Biographical Information

Goethe was born in Frankfurt, Germany, in 1749 and had a happy, middle-class upbringing. By the time he was eight years old, he had composed an epistolary novella in which the characters correspond in five different languages. He studied law at the university in Leipzig, but spent most of his time pursuing drawing, music, science, and literature. Forced by illness to leave school, he spent his convalescence studying alchemy and chemistry, subjects that reverberate throughout Faust. When he returned to school at the University of Strausberg, he met Johann Gottfried von Herder, who helped him focus his literary interests. Herder taught Goethe a reverence for Shakespeare, Jean-Jacques Rousseau, and German folk songs, as well as an appreciation for classical literature, especially Homer and Russian literature. For several years after graduation, Goethe practiced law in Frankfurt.

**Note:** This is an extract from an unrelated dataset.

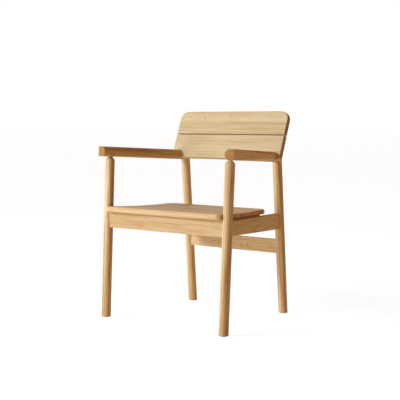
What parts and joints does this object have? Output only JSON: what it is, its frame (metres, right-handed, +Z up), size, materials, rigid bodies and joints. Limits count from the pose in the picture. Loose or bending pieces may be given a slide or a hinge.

In 1774, his novel Die Leiden des jungen Werthers (The Sorrows of Young Werther) created a sensation throughout Europe and is thought to have inspired the Sturm und Drang movement in Germany. The following year, one of Goethe's patrons, the Duke Karl August of Saxe-Weimar-Eisenbach, invited Goethe to visit him in Weimar. The author's intended short stay became a lifelong residence, during which he occupied various official positions and served for more than twenty-five years as director of the ducal theater. Goethe's creative life was enhanced when he became friends with Friedrich von Schiller. Goethe found in Schiller a mind of the breadth and intensity of his own, and during their ten-year friendship the two eagerly probed questions of art, science, and philosophy. During the last decades of his life, Goethe became something of a European sage, and writers and artists from Europe and America traveled to Weimar to visit him. Goethe remained an active artist until his death in 1832.

Major Works

Early in his career, Goethe wrote Götz von Berlichingen mit der eisernen Hand (1773; Goetz of Berlichingen with the Iron Hand), which is thought to exemplify his work during that period. The play revolves around the conflict between two knights, Götz and Weislingen, and the Bishop of Bramberg, who attempts to manipulate them both. Shakespearean in form, the drama was popular in its day for its action and emotion, but modern critics generally consider it superficial. Goethe's 1787 play, Iphigenie auf Tauris (Iphigenia in Tauris), is based on Euripides's play of the same name. Egmont (1788), which was first produced in 1789, chronicles the rule of Count d'Egmont in the Netherlands during the revolt against Spain. Goethe's Torquato Tasso (1790) has been described as a psychological drama inspired by the life of the famous Italian Renaissance poet. Goethe had begun his best-known work, Faust, while a student in Strausberg, and in 1790 he published an incomplete version. In 1808, three years after Schiller's death, the complete version of the first part appeared. The subject continued to absorb Goethe throughout his life, and Faust II was published posthumously in 1832. Romantic, spirited, and egocentric, the first part is viewed as a dazzling reflection of Goethe's youthful mind, while Faust II is considered the product of his mature intellect. The play focuses on an elderly necromancer, Faust, who sells his soul to the devil for youth, knowledge, and magical powers. For its language, form, and complex philosophical reverberations, Faust was recognized immediately as a masterpiece, although Faust II was not fully analyzed or appreciated until the twentieth century.

Critical Reception

Following his death, Goethe's critical reputation plummeted in Europe and in America. The twentieth century saw a renewal of his reputation, particularly in Germany. Elsewhere critics often share T. S. Eliot's view that Goethe is more noteworthy for his genius than for his literary ability. His plays are viewed as remote to the modern reader, and often as flawed. Although his works, excepting Faust, aren't popularly read outside Germany, they have been the subject of intensive study, and the body of Goethe criticism continues to grow.